Problem description> Return the line containing "bottom_case();", the line containing "imported = [obj", and every line between them, exactly as they stand. Output nothing else.
* Start *
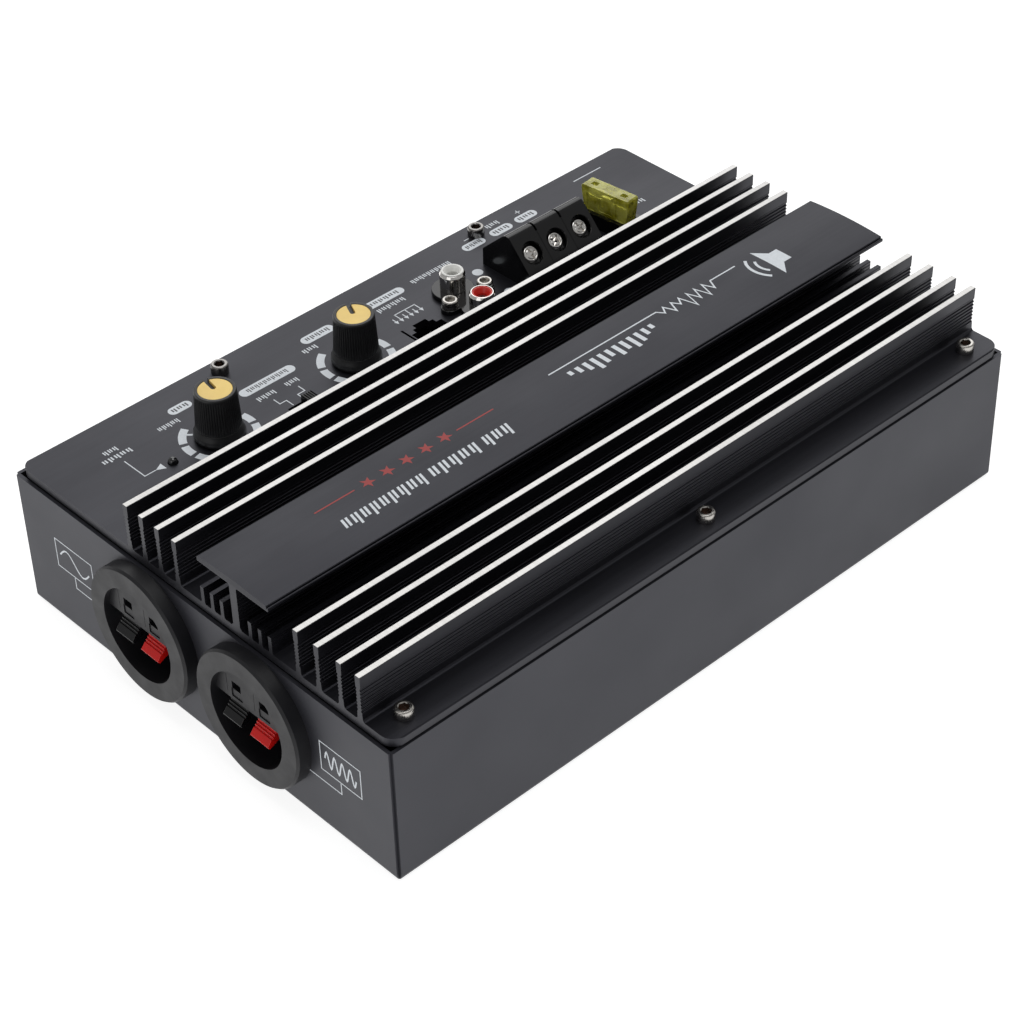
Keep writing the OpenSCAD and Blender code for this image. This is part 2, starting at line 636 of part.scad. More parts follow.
module terminal_cage_2() color([0.8, 0.68, 0.35]) terminal_cage(1);
module terminal_cage_3() color([0.8, 0.68, 0.35]) terminal_cage(2);

// Blade fuse in its holder, which is soldered a little askew
holder_top = 5;
fuse_seat = 1.8;
clip_x = 0.9;
clip_t = 0.7;
function fuse_point(x, y) = fuse_xy
    + [x * cos(fuse_turn) - y * sin(fuse_turn), x * sin(fuse_turn) + y * cos(fuse_turn)];
module at_fuse() {
    translate([fuse_xy[0], fuse_xy[1], top_z]) rotate([0, 0, fuse_turn]) children();
}
module fuse_holder() color([0.06, 0.06, 0.06]) at_fuse() difference() {
    union() {
        block([-4.5, -9.3, 0], [4.5, 9.3, holder_top]);
        block([-holder_below[0], -holder_below[1], board_top - top_z], [holder_below[0], holder_below[1], 1]);
    }
    block([-3, -8.8, fuse_seat], [3, 8.8, holder_top + 1]);
    for (s = [-1, 1]) block([-clip_x - clip_t / 2, s * blade_step - 3, board_top - top_z - 1],
        [clip_x + clip_t / 2, s * blade_step + 3, holder_top]);
}
module fuse_clips() color([0.8, 0.78, 0.7]) at_fuse()
    for (s = [-1, 1], t = [-1, 1]) translate([t * clip_x, s * blade_step, 0])
        block([-clip_t / 2, -3, board_top - top_z], [clip_t / 2, 3, fuse_seat - 0.6]);
foot_l = 8.2;
module fuse_body() color([0.85, 0.85, 0.1, 0.8]) at_fuse() difference() {
    along_x(fuse_size[0])
        polygon([[-foot_l, fuse_seat + 0.3], [foot_l, fuse_seat + 0.3], [fuse_size[1] / 2, fuse_top - 2],
            [fuse_size[1] / 2, fuse_top - 0.5], [fuse_size[1] / 2 - 0.5, fuse_top],
            [0.5 - fuse_size[1] / 2, fuse_top], [-fuse_size[1] / 2, fuse_top - 0.5],
            [-fuse_size[1] / 2, fuse_top - 2]]);
    for (s = [-1, 1]) block([-0.4, s * blade_step - 2.6, 0], [0.4, s * blade_step + 2.6, fuse_top - 4]);
}
module fuse_blades() color([0.8, 0.8, 0.8]) at_fuse()
    for (s = [-1, 1])
        block([-0.35, s * blade_step - 2.55, -5.5], [0.35, s * blade_step + 2.55, fuse_top - 4.2]);

// Speaker cup: a round flange, a barrel through the case wall and two spring levers
face_x = wall_x + 2.7;
barrel_x = wall_x - 19.5;
face_z = 1.5;
module at_cup(i) {
    translate([0, cup_y[i], cup_z]) children();
}
module disc_x(r, x0, x1) {
    rotate([0, 90, 0]) rod(r, x0, x1);
}
module cup(i) {
    at_cup(i) difference() {
        union() {
            disc_x(cup_d / 2, wall_x, front_x - 0.8);
            translate([front_x - 0.8, 0, 0]) rotate([0, 90, 0])
                cylinder(r1 = cup_d / 2, r2 = cup_d / 2 - 0.6, h = 0.8);
            disc_x(barrel_r, barrel_x, wall_x + 1);
            for (s = [-1, 1])
                block([wall_x - 4.2, s * barrel_r - 1, -4], [wall_x - sheet_t - 0.2, s * barrel_r + 1, 4]);
        }
        intersection() {
            disc_x(recess_d / 2, barrel_x + 2, front_x + 1);
            block([barrel_x, -40, -40], [front_x + 2, 40, face_z]);
        }
        intersection() {
            disc_x(recess_d / 2, face_x, front_x + 1);
            block([barrel_x, -40, -40], [front_x + 2, 40, 40]);
        }
        for (s = [-1, 1]) translate([0, s * lever_dy, 0]) {
            block([wall_x - 12, -1.9, 5.8], [front_x, 1.9, 8.4]);
            block([wall_x - 9, -lever_w / 2 - 0.35, -5], [face_x - 1.1, lever_w / 2 + 0.35, 5.2]);
            contact_tongue();
        }
        rotate([90, 0, 0]) translate([hinge[0], hinge[1], -11]) cylinder(r = hinge_r, h = 22);
    }
}
module contact_tongue() {
    block([barrel_x - 5, -1.5, 6.7], [wall_x - 9.5, 1.5, 7.3]);
}
module bass_cup() color([0.08, 0.08, 0.08]) cup(0);
module treble_cup() color([0.08, 0.08, 0.08]) cup(1);

module cup_pins() color([0.75, 0.75, 0.75])
    for (i = [0, 1]) at_cup(i) rotate([90, 0, 0]) translate([hinge[0], hinge[1], -10.8])
        cylinder(r = hinge_r, h = 21.6);

// Tinned tongues behind the wire holes, with lugs out of the barrel's back
module cup_contacts() color([0.8, 0.72, 0.5])
    for (i = [0, 1], s = [-1, 1]) at_cup(i) translate([0, s * lever_dy, 0]) contact_tongue();

lever_w = 7.7;
// Finger face of a lever, which slopes down and outwards: three ribs above a smooth pad
finger_top = [2.05, 0.95];
finger_dir = [0.627, -0.779];
rib_pitch = 0.95;
rib_d = 0.4;
pad = [2.85, 5.6];
function finger(u, v) = [finger_top[0] + finger_dir[0] * u - finger_dir[1] * v,
    finger_top[1] + finger_dir[1] * u + finger_dir[0] * v];
lever_section = concat([[1.15, 1.9], [1.35, 0.75]],
    [for (i = [0 : 2], p = [[0, -rib_d], [0.12, 0], [0.46, 0], [0.58, -rib_d]])
        finger(i * rib_pitch + p[0], p[1])],
    [finger(pad[0], -rib_d), finger(pad[0] + 0.12, 0), finger(pad[1] - 0.2, 0), finger(pad[1], -0.3),
     [4.75, -4.35], [1.6, -2.9], [0.2, -1.4], [-0.4, 0.6]],
    arc(hinge - [wall_x, 0], 1.8, 255, 45, 10));
module lever(i, s) {
    at_cup(i) translate([wall_x, s * lever_dy, 0]) difference() {
        along_y(-lever_w / 2, lever_w / 2) polygon(lever_section);
        rotate([90, 0, 0]) translate([hinge[0] - wall_x, hinge[1], -5]) cylinder(r = hinge_r + run, h = 10);
    }
}
module bass_black_lever() color([0.06, 0.06, 0.06]) lever(0, -1);
module bass_red_lever() color([0.8, 0.05, 0.05]) lever(0, 1);
module treble_black_lever() color([0.06, 0.06, 0.06]) lever(1, -1);
module treble_red_lever() color([0.8, 0.05, 0.05]) lever(1, 1);

// Round wire through hand-chosen points in a plane of constant y
lead_r = 1;
function ring_at(p, a, y, n) = [for (k = [0 : n - 1]) let (b = 360 * k / n)
    [p[0] + lead_r * cos(b) * sin(a), y + lead_r * sin(b), p[1] - lead_r * cos(b) * cos(a)]];
module lead(y, path) {
    n = 10;
    m = len(path);
    angles = [for (i = [0 : m - 1]) let (p = path[max(0, i - 1)], q = path[min(m - 1, i + 1)])
        atan2(q[1] - p[1], q[0] - p[0])];
    points = [for (i = [0 : m - 1]) each ring_at(path[i], angles[i], y, n)];
    sides = [for (i = [0 : m - 2], k = [0 : n - 1])
        [i * n + k, i * n + (k + 1) % n, (i + 1) * n + (k + 1) % n, (i + 1) * n + k]];
    ends = [[for (k = [n - 1 : -1 : 0]) k], [for (k = [0 : n - 1]) (m - 1) * n + k]];
    polyhedron(points, concat(sides, ends), convexity = 4);
}
lead_top = cup_z + 6.7 - lead_r;
lead_bend = concat([[barrel_x - 0.5, lead_top]], arc([barrel_x - 4, lead_top - 4], 4, 90, 180, 6),
    arc([barrel_x - 13, lead_top - 4], 5, 0, -180, 10), [[barrel_x - 18, board_z]]);
module speaker_leads() color([0.6, 0.1, 0.1])
    for (y = cup_y, s = [-1, 1]) lead(y + s * lever_dy, lead_bend);

bottom_case();
clinch_nuts();
heatsink_cover();
cover_cap_screws();
cover_edge_screws();
circuit_board();
board_standoffs();
board_screws();
power_transistors();
insulating_pads();
transistor_screws();
toroid_core();
toroid_winding();
toroid_clamp();
filter_capacitors();
power_relay();
output_chokes();
driver_chips();
solder_pins();
level_pot();
lpf_pot();
pot_nuts();
level_shaft();
level_knob();
level_knob_cap();
lpf_shaft();
lpf_knob();
lpf_knob_cap();
switch_body();
switch_slider();
remote_jack();
remote_jack_contacts();
power_led();
rca_base();
rca_shells();
rca_white_insert();
rca_red_insert();
rca_contacts();
rca_screws();
terminal_block();
terminal_contacts();
terminal_screw_1();
terminal_screw_2();
terminal_screw_3();
terminal_cage_1();
terminal_cage_2();
terminal_cage_3();
fuse_holder();
fuse_clips();
fuse_body();
fuse_blades();
bass_cup();
treble_cup();
cup_contacts();
cup_pins();
speaker_leads();
bass_black_lever();
bass_red_lever();
treble_black_lever();
treble_red_lever();
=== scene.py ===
import math

import bmesh
import bpy
from mathutils import Matrix, Vector


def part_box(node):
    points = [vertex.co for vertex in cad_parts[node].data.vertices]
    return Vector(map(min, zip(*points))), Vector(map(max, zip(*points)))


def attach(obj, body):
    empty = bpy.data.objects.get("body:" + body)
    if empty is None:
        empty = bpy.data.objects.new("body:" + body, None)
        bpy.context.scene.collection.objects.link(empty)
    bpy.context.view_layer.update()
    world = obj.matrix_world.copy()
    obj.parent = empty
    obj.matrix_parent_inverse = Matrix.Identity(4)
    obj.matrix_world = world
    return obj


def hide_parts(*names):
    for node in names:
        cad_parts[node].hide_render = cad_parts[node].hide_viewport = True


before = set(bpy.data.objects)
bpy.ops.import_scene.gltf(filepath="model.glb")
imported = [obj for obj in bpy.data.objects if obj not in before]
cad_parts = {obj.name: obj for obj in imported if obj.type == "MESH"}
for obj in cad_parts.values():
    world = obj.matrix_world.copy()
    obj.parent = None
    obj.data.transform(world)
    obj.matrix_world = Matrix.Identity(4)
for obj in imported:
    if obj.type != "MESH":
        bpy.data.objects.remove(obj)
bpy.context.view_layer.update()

MM = 0.001
ROOT = "amplifier"


# ---------------------------------------------------------------- places, from the frame, in millimetres

def corners(node):
    """Lowest and highest corner of a CAD node, in millimetres."""
    low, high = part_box(node)
    return low / MM, high / MM


def middle(node):
    low, high = corners(node)
    return (low + high) / 2


# Head of the cover's screws, and the control strip that they sit on
HEAD_R = 2.75
HEAD_H = 3.2
SOCKET_AF = 2.75
PANEL_Z = corners("cover_cap_screws")[1].z - HEAD_H
WALL_X = corners("bottom_case")[1].x
# Fins, and the ribs in their sides
FIN_TOP = PANEL_Z + 15.4
RIB_LOW = PANEL_Z + 2.93
RIB_PITCH = 1.232
RIBS = 7
# Label plate, which is slightly crowned
LABEL_Y = 19.2
LABEL_HALF = 15.1
LABEL_TOP = corners("heatsink_cover")[1].z
LABEL_CROWN = 0.7


# ---------------------------------------------------------------- mesh helpers

def link(name, mesh):
    obj = bpy.data.objects.new(name, mesh)
    bpy.context.scene.collection.objects.link(obj)
    return obj


def from_bmesh(name, bm):
    """A new object from a bmesh that is in millimetres."""
    bmesh.ops.recalc_face_normals(bm, faces=bm.faces)
    bm.transform(Matrix.Scale(MM, 4))
    mesh = bpy.data.meshes.new(name)
    bm.to_mesh(mesh)
    bm.free()
    return link(name, mesh)


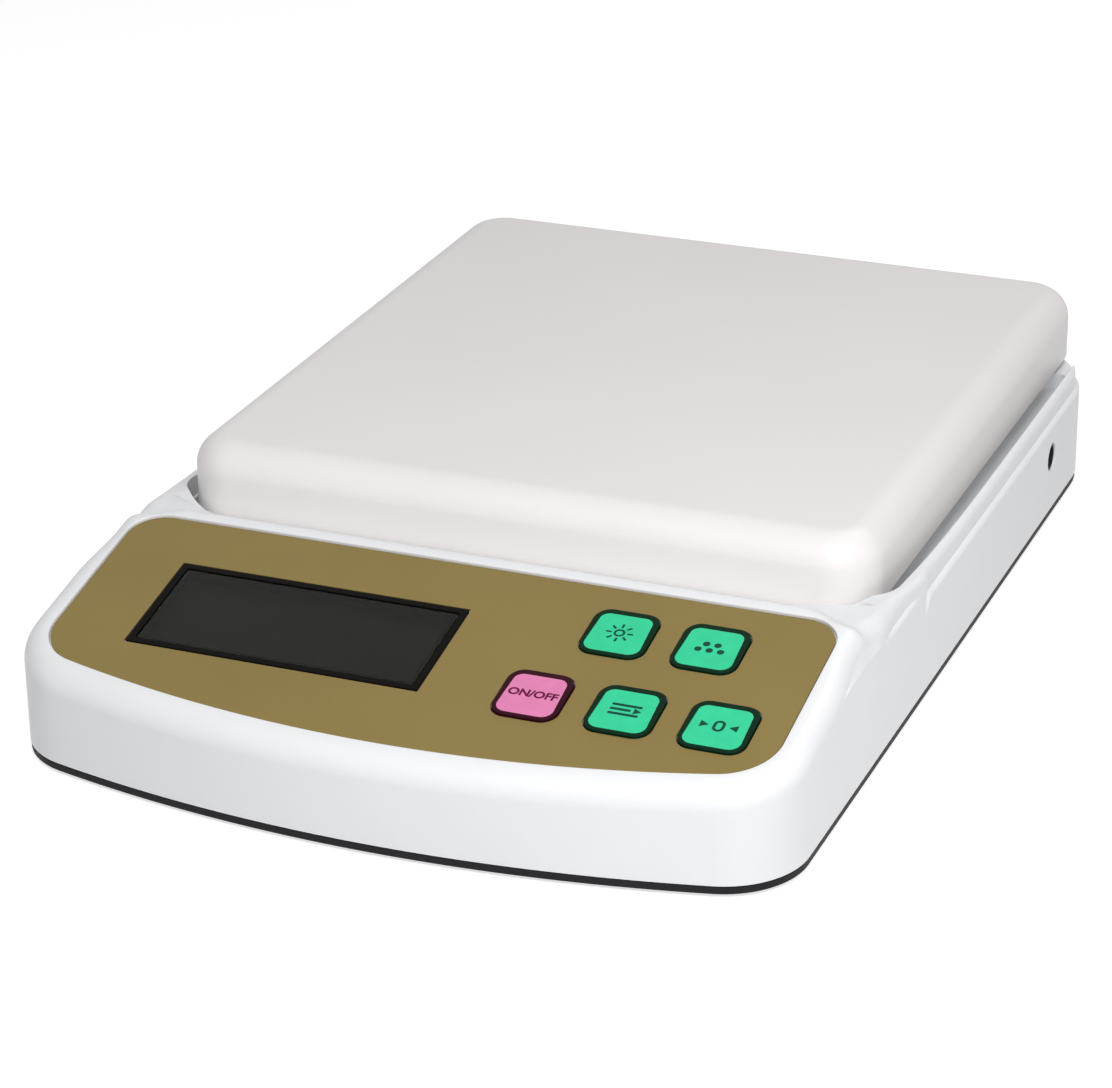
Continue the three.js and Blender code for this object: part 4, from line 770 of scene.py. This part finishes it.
* End *
Answer for this exercise>
bottom_case();
clinch_nuts();
heatsink_cover();
cover_cap_screws();
cover_edge_screws();
circuit_board();
board_standoffs();
board_screws();
power_transistors();
insulating_pads();
transistor_screws();
toroid_core();
toroid_winding();
toroid_clamp();
filter_capacitors();
power_relay();
output_chokes();
driver_chips();
solder_pins();
level_pot();
lpf_pot();
pot_nuts();
level_shaft();
level_knob();
level_knob_cap();
lpf_shaft();
lpf_knob();
lpf_knob_cap();
switch_body();
switch_slider();
remote_jack();
remote_jack_contacts();
power_led();
rca_base();
rca_shells();
rca_white_insert();
rca_red_insert();
rca_contacts();
rca_screws();
terminal_block();
terminal_contacts();
terminal_screw_1();
terminal_screw_2();
terminal_screw_3();
terminal_cage_1();
terminal_cage_2();
terminal_cage_3();
fuse_holder();
fuse_clips();
fuse_body();
fuse_blades();
bass_cup();
treble_cup();
cup_contacts();
cup_pins();
speaker_leads();
bass_black_lever();
bass_red_lever();
treble_black_lever();
treble_red_lever();
=== scene.py ===
import math

import bmesh
import bpy
from mathutils import Matrix, Vector


def part_box(node):
    points = [vertex.co for vertex in cad_parts[node].data.vertices]
    return Vector(map(min, zip(*points))), Vector(map(max, zip(*points)))


def attach(obj, body):
    empty = bpy.data.objects.get("body:" + body)
    if empty is None:
        empty = bpy.data.objects.new("body:" + body, None)
        bpy.context.scene.collection.objects.link(empty)
    bpy.context.view_layer.update()
    world = obj.matrix_world.copy()
    obj.parent = empty
    obj.matrix_parent_inverse = Matrix.Identity(4)
    obj.matrix_world = world
    return obj


def hide_parts(*names):
    for node in names:
        cad_parts[node].hide_render = cad_parts[node].hide_viewport = True


before = set(bpy.data.objects)
bpy.ops.import_scene.gltf(filepath="model.glb")
imported = [obj for obj in bpy.data.objects if obj not in before]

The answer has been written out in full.